I am a mom of 2 young girls (4 & 6), a wife, and a New Yorker currently living in Boston. I am also a health-supportive chef and nutritional consultant who focuses on writing and recipe development. I provide food how to’s and tips for parents, as well as fun and nutritious recipes that appeal to a range of ages. From infants starting on solid foods, to toddlers, kids, and adults, I am passionate about creating tasty, healthy meals the entire family can share.
When and how did you decide to become a chef?
I decided to become a chef almost 10 years ago. I was working in research at Cornell Medical College in the department of Epidemiology and Integrative Medicine. A lot of the research we were conducting was looking at the connection between diet and health – which had been my focus for years, and all throughout graduate school. But it was during that time that I became more and more drawn to culinary school. I was spending all this time looking at the physical and mental aspects of food when I really wanted to get into the kitchen and dig in to the cooking side of things.
How would you describe your philosophy as a chef who focuses on feeding a family?
I believe in feeding my family the same way I feed myself – all natural, wholesome ingredients prepared without a lot of fuss. I truly believe that most foods, if fresh and seasonal, taste great prepared simply. For me, it’s about quality and technique. A simple piece of sustainable local fish if cooked well, with a little olive oil, salt and pepper, doesn’t need to be masked in butter or prepared elaborately. The same goes for vegetables, meats, and whole grains. I carry that philosophy into everything I make for my family. Nothing is too elaborate and we eat real foods, prepared well (and with love!)

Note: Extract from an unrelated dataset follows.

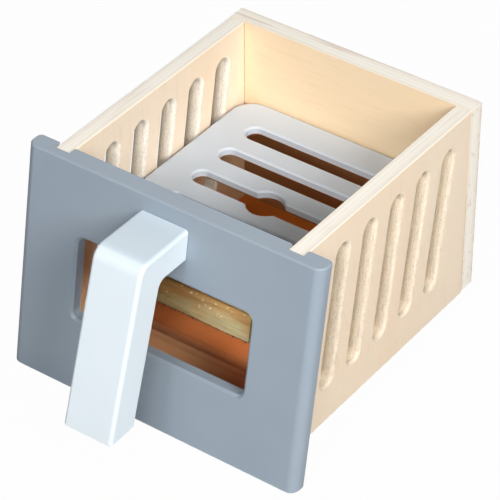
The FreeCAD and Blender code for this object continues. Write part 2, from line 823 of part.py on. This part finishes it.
# Corner dowels: two in each upright joint between the back panel and a side
def make_corner_dowels():
    dowels = []
    for side_name, sign in (("left", "-"), ("right", "")):
        for level_name, height in (("low", "dowel_inset"), ("high", "box_height - dowel_inset")):
            dowel = doc.addObject("Part::Cylinder", "%s_%s_dowel" % (side_name, level_name))
            bind(dowel, "Radius", "dowel_size / 2")
            bind(dowel, "Height", "dowel_in_back + dowel_in_side")
            dowel.Placement = FreeCAD.Placement(
                FreeCAD.Vector(), FreeCAD.Rotation(FreeCAD.Vector(1, 0, 0), 90))
            bind(dowel, "Placement.Base.x", sign + "(box_width / 2 - side_ply / 2)")
            bind(dowel, "Placement.Base.y", INNER_BACK_Y + " + dowel_in_back")
            bind(dowel, "Placement.Base.z", height)
            dowels.append(dowel)
    group = doc.addObject("Part::Compound", "corner_dowels")
    group.Label = "corner_dowels"
    group.Links = dowels
    return group


pieces = [
    make_front_panel(),
    make_side_panel("left_side_panel", -1),
    make_side_panel("right_side_panel", 1),
    make_back_panel(),
    make_bottom_board(),
    make_floor_insert(),
    make_window_pane(),
    make_handle(),
    make_crisper_rack(),
    make_front_rack_cleat(),
    make_rear_rack_cleat(),
    make_handle_screws(),
    make_corner_dowels(),
]
doc.recompute()

# Nothing is written unless every object and every piece is sound
for item in doc.Objects:
    if "Invalid" in item.State or "Error" in item.State:
        raise ValueError("%s did not build: %s" % (item.Name, item.State))
for piece in pieces:
    if piece.Shape.isNull() or not piece.Shape.isValid():
        raise ValueError("%s has no sound shape" % piece.Label)

os.makedirs("parts", exist_ok=True)
for piece in pieces:
    piece.Shape.exportStep("parts/%s.step" % piece.Label)
    box = piece.Shape.BoundBox
    print("%-18s %d solids %10.1f mm3  x %.1f %.1f  y %.1f %.1f  z %.1f %.1f" % (
        piece.Label, len(piece.Shape.Solids), piece.Shape.Volume,
        box.XMin, box.XMax, box.YMin, box.YMax, box.ZMin, box.ZMax))
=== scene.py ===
import math
import random

import bpy
import bmesh
from mathutils import Matrix, Vector


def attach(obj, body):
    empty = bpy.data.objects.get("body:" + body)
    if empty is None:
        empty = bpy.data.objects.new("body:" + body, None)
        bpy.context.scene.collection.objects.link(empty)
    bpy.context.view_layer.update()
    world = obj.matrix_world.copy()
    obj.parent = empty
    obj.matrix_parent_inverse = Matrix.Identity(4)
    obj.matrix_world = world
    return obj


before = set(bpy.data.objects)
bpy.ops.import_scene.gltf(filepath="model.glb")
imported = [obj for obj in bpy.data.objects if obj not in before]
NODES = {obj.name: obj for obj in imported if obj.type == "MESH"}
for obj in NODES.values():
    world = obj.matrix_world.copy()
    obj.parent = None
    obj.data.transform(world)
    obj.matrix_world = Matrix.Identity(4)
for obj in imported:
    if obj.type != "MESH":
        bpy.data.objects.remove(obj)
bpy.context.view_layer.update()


# Places on the part. All lengths in this file are in metres.
BOX_RIM_Z = 0.105
PANEL_BACK_Y = -0.0686            # front panel's back face at the box's rim
PANEL_LEAN = math.radians(9.7)
PANEL_FOOT_Z = -0.0079
HANDLE_TOP_Z = 0.0982
CLEAT_FOOT_Z = 0.0486
SIDE_SPAN_X = (0.0593, 0.0678)    # a side panel's inner and outer face, from the middle
BACK_SPAN_Y = (0.0591, 0.0686)

WHITE = (1, 1, 1, 1)
MIDDLE_BAND = (0.3, 0.7)          # most of a noise's values lie in it
CLOUD_BAND = (0.35, 0.7)

# Sockets of a Mix node set to colours
MIX_FIRST, MIX_SECOND, MIX_RESULT = 6, 7, 2


def light_value(level):
    """Linear value of a display level from 0 to 255."""
    share = level / 255.0
    return share / 12.92 if share <= 0.04045 else ((share + 0.055) / 1.055) ** 2.4


def paint(red, green, blue):
    """Linear colour of three display levels."""
    return (light_value(red), light_value(green), light_value(blue), 1.0)


def add_node(tree, kind, **settings):
    node = tree.nodes.new(kind)
    for key, value in settings.items():
        setattr(node, key, value)
    return node


class Finish:
    """A material's nodes, added one by one and joined through one Principled shader.

    A noise's scale is its cells to the metre. A grain is how much the noise is squeezed along
    each axis, so a small number draws it out along that axis.
    """

    def __init__(self, name):
        self.material = bpy.data.materials.new(name)
        self.material.use_nodes = True
        self.tree = self.material.node_tree
        self.shader = self.tree.nodes["Principled BSDF"]
        self.place = self.add("ShaderNodeTexCoord").outputs["Object"]

    def add(self, kind, **settings):
        return add_node(self.tree, kind, **settings)

    def join(self, source, target):
        self.tree.links.new(source, target)

    def fill(self, socket, value):
        """Give a socket a number, a colour or another node's output. None leaves it alone."""
        if isinstance(value, bpy.types.NodeSocket):
            self.join(value, socket)
        elif value is not None:
            socket.default_value = value

    def stretch(self, grain):
        node = self.add("ShaderNodeMapping")
        self.join(self.place, node.inputs["Vector"])
        node.inputs["Scale"].default_value = grain
        return node.outputs["Vector"]

    def noise(self, scale, grain=None, detail=3.0, rough=0.55, warp=0.0):
        node = self.add("ShaderNodeTexNoise")
        self.join(self.stretch(grain) if grain else self.place, node.inputs["Vector"])
        node.inputs["Scale"].default_value = scale
        node.inputs["Detail"].default_value = detail
        node.inputs["Roughness"].default_value = rough
        node.inputs["Distortion"].default_value = warp
        return node.outputs["Fac"]

    def maths(self, kind, *values):
        node = self.add("ShaderNodeMath", operation=kind)
        for socket, value in zip(node.inputs, values):
            self.fill(socket, value)
        return node.outputs[0]

    def product(self, first, *others):
        for other in others:
            first = self.maths("MULTIPLY", first, other)
        return first

    def axis(self, letter):
        """Position along one axis."""
        node = self.add("ShaderNodeSeparateXYZ")
        self.join(self.place, node.inputs[0])
        return node.outputs["XYZ".index(letter)]

    def from_middle(self, letter):
        """Distance from the middle along one axis."""
        return self.maths("ABSOLUTE", self.axis(letter))

    def between(self, value, low, high, to_low=0.0, to_high=1.0, smooth=True):
        """Map a range to another one and hold the ends. The low end may be above the high."""
        node = self.add("ShaderNodeMapRange",
                        interpolation_type="SMOOTHSTEP" if smooth else "LINEAR")
        self.fill(node.inputs["Value"], value)
        node.inputs["From Min"].default_value = low
        node.inputs["From Max"].default_value = high
        node.inputs["To Min"].default_value = to_low
        node.inputs["To Max"].default_value = to_high
        return node.outputs["Result"]

    def along(self, letter, start, full):
        """Share that is 0 up to one position on an axis and 1 from another one on."""
        return self.between(self.axis(letter), start, full)

    def spread(self, noise, low=0.0, high=1.0):
        """Map the middle band of a noise to a range."""
        return self.between(noise, *MIDDLE_BAND, low, high)

    def blend(self, share, first, second, kind="MIX"):
        node = self.add("ShaderNodeMix", data_type="RGBA", blend_type=kind)
        self.fill(node.inputs["Factor"], share)
        self.fill(node.inputs[MIX_FIRST], first)
        self.fill(node.inputs[MIX_SECOND], second)
        return node.outputs[MIX_RESULT]

    def tint(self, share, tone, colour):
        """Darken a share of a tone by a colour."""
        return self.blend(share, tone, colour, "MULTIPLY")

    def ramp(self, value, stops):
        node = self.add("ShaderNodeValToRGB")
        marks = node.color_ramp.elements
        while len(marks) < len(stops):
            marks.new(0.5)
        for mark, (where, levels) in zip(marks, stops):
            mark.position = where
            mark.color = paint(*levels)
        self.fill(node.inputs["Fac"], value)
        return node.outputs["Color"]

    def bump(self, height, strength, distance, under=None):
        node = self.add("ShaderNodeBump")
        node.inputs["Strength"].default_value = strength
        node.inputs["Distance"].default_value = distance
        self.fill(node.inputs["Height"], height)
        self.fill(node.inputs["Normal"], under)
        return node.outputs["Normal"]

    def dress(self, colour, rough, normal=None, **constants):
        """Fill the shader's own sockets and hand back the material."""
        self.fill(self.shader.inputs["Base Color"], colour)
        self.fill(self.shader.inputs["Roughness"], rough)
        self.fill(self.shader.inputs["Normal"], normal)
        for key, value in constants.items():
            self.shader.inputs[key.replace("_", " ")].default_value = value
        return self.material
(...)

How do you involve your kids in the kitchen? How do you create healthy habits early on?
From the time both of my girls were old enough to eat solid foods/baby purees they’ve been in the kitchen with me. Whether they were watching or chatting about food with me as babies and toddlers, to actually getting into the kitchen with me baking, chopping with their kid knives, even helping out at the grocery store, they’re always involved in the process.
I believe the number one aspect to raising a child who eats well is to eat well yourself. We lead by example. My girls have always been fed the same food I eat. Maybe it was pureed when they were a baby or maybe it didn’t have as much spice, but if I was eating butternut squash, so were they. I never treated them like they didn’t have taste buds or a palate – and that has translated to two kids today who enjoy and appreciate healthy foods.
Too often people confuse healthy eating and dieting. What does healthy eating look like to you?
Healthy eating is a lifestyle for me. It’s not something I do to lose weight or as a temporary fix. It’s something I do to feel good, strong, energized and nourished. Healthy eating is also about balance. We eat really well, but that doesn’t mean we don’t enjoy “unhealthy” foods. I love burgers and pizza and mac n’ cheese, but it’s all about moderation. If I ate those foods all the time I think my body would feel terrible, and sluggish. I eat because I love food, I love the taste, the exploration, the social aspect of it, but I also eat to fuel my body. That’s healthy eating to me.
What else should our readers know about you and your work?
In addition to my work as a chef, I am an avid reader, fitness enthusiast, live music lover, and founder of the 501(c)3 non-profit, Moms For Moms, which provides single mothers in need with everyday childcare essentials.